A year ago, British Columbians were promised that their health care system would be protected by a new Liberal government led by Gordon Campbell. Today, many are feeling betrayed as politicians chop, dice and slice that same system in a bid to make it financially sustainable.
Health care consumes 40% of a BC budget that is already forecast to produce a $4.4-billion deficit for the 2002/03 fiscal year. The economy is beset with problems and, in a blow to its collective ego, BC was recently declared a “have-not” province by Ottawa.
When Campbell became premier in the spring of 2001, he promised to maintain spending — essentially to freeze budgets — in 2 priority areas: health care and education. But it's tough to freeze health care expenditures, which were already increasing by leaps and bounds as Campbell made his pledge. In the past year, annual health care spending has risen by 10%, to $10.2 billion.
Now the government wants to maintain spending at that level until at least 2005, which means there will be no additional cash to deal with population growth and inflation, or to cover the cost of wage increases. The last issue is particularly contentious in British Columbia, where negotiations with health care workers were getting under way just as Campbell's Liberals took office.
Unfortunately for Campbell, his province is in a geographic pickle when it comes to paying these workers — it's adjacent to wealthy Alberta, which is attracting nurses and doctors by offering higher salaries.

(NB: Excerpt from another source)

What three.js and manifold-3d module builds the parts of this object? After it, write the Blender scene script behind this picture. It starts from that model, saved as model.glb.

He must also deal with some of the most determined labour unions in the country. Thus, nurses received a significant raise last fall — it cost the province $300 million — that put them in the same wage ballpark as their Alberta counterparts, but they were still dissatisfied and had to be legislated back to work.
Then came the battle with the province's 7800 physicians. The previous government set up arbitration processes to settle monetary disputes with doctors, but that panel reported after the government was defeated and the raises recommended went far beyond what Campbell says he can afford.

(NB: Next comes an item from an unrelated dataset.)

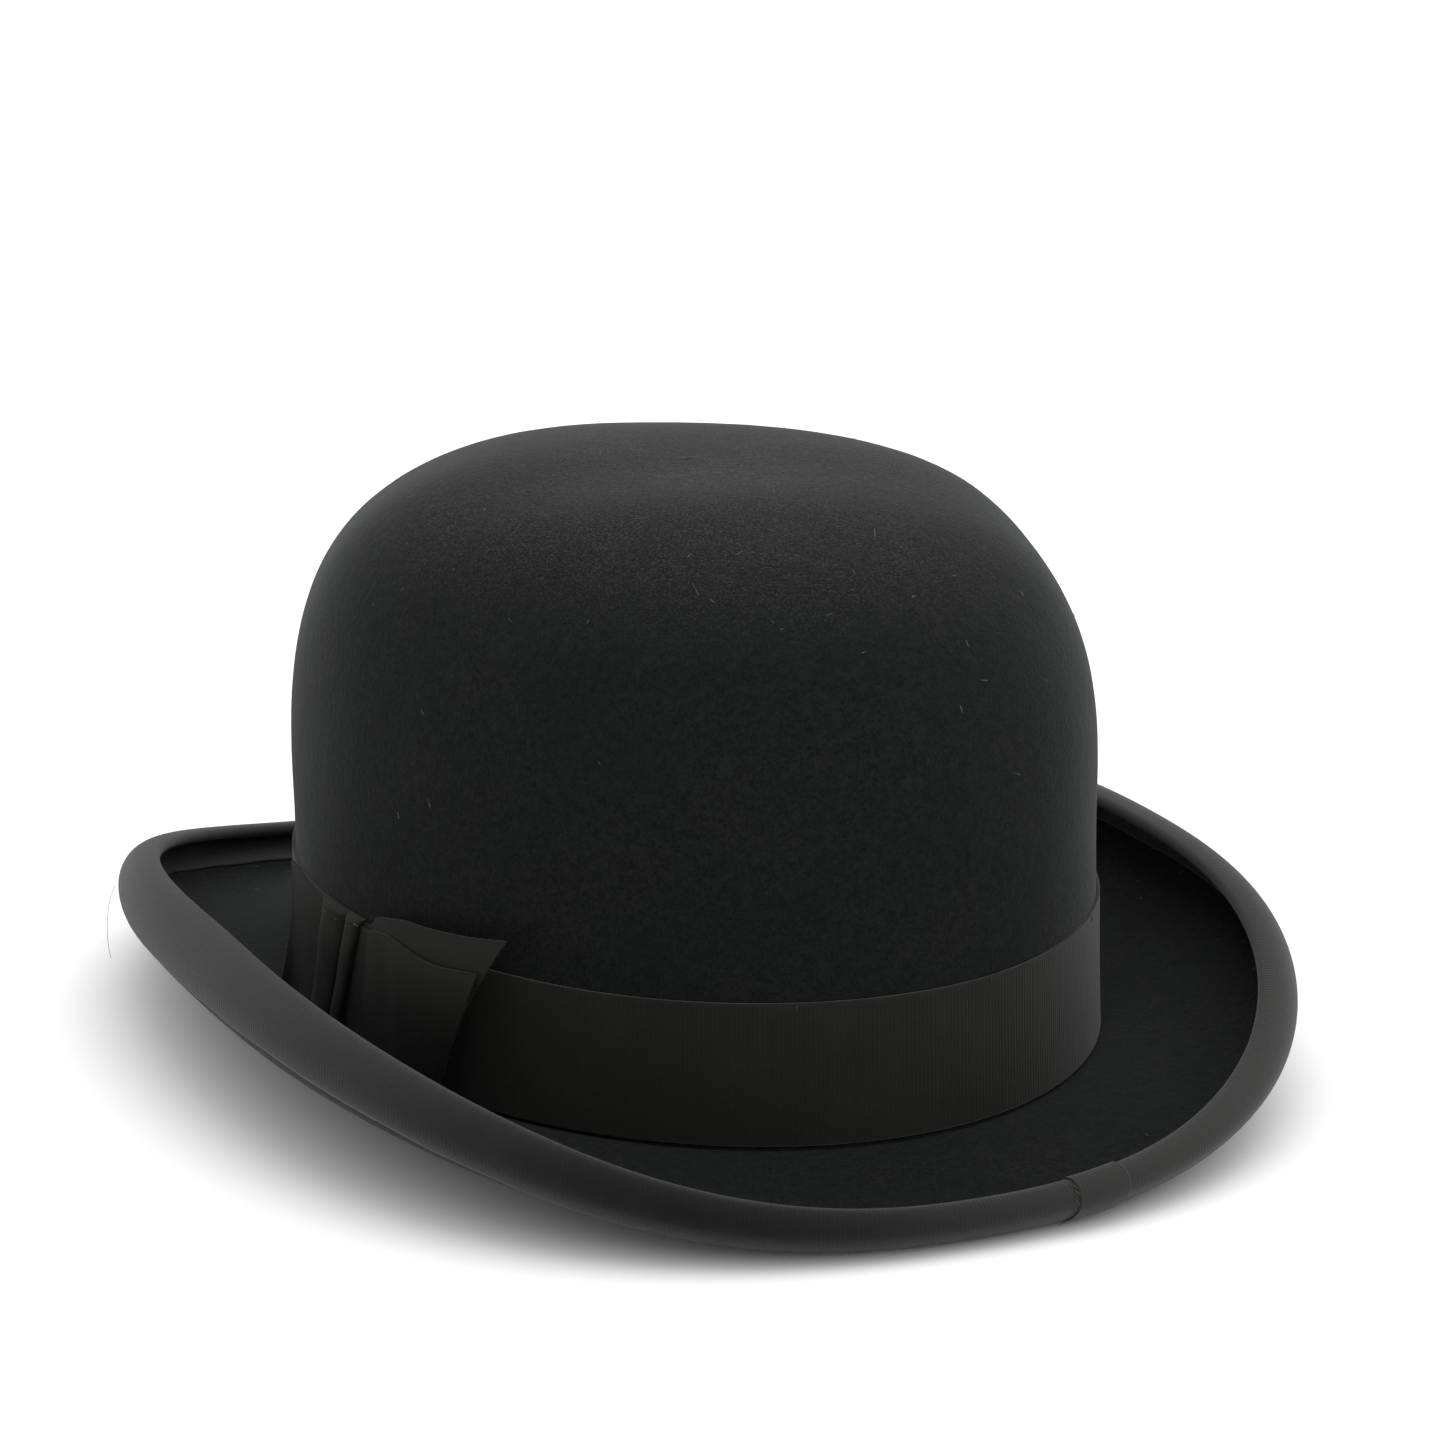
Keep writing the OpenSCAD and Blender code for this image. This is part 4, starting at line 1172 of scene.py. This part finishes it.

The government agreed to increases totalling $392 million but will not fully honour the arbitration award, leaving MDs feeling hostile. Doctors are also disgruntled because they now have no mechanism for settling future disputes.
Of course, someone has to pay for the pay increases, so Health Minister Colin Hansen announced that provincial sales and cigarette taxes would increase. He linked the need for the tax hikes directly to the doctors' pay hikes, and that put them in an even nastier mood.
So, how does the government intend to freeze health spending for 3 years?
In April, it announced a tough overhaul of health care delivery: thousands of jobs will be cut, 3 hospitals will close, some emergency departments will be eliminated or staffed only by a nurse during certain hours, acute care beds will be closed and administration will be pared down significantly (see accompanying article, page 1582).
The proposal generating the most controversy involves the elimination of some 3000 “extended care” beds. The government wants more seniors to live in the community, and has promised to expand home care to make this possible. However, governments have failed to deliver on this promise for so long it means little to most BC seniors and their families.
Some BC residents are genuinely frightened by the massive changes being ordered. A year after their election, the Campbellites are gaining a reputation as heartless penny-pinchers, and as a government keen to kowtow to the business community but uninterested in maintaining social programs for ordinary folk and the poor.
Hansen makes no apologies. He says the health care system “is still locked in the mindset of the last century” and it must change, even if the outcome is care that “may not look exactly like the health care we are all accustomed to.”
Campbell's government, like Ralph Klein's Conservatives on the other side of the Rockies, is not waiting for the federal Romanow commission to report before it overhauls BC's health care system.
And this is bad news for Ottawa, because it leaves the Romanow exercise looking increasingly like an expensive waste of time. — Barbara Yaffe, Vancouver (Yaffe is a political columnist at the Vancouver Sun.)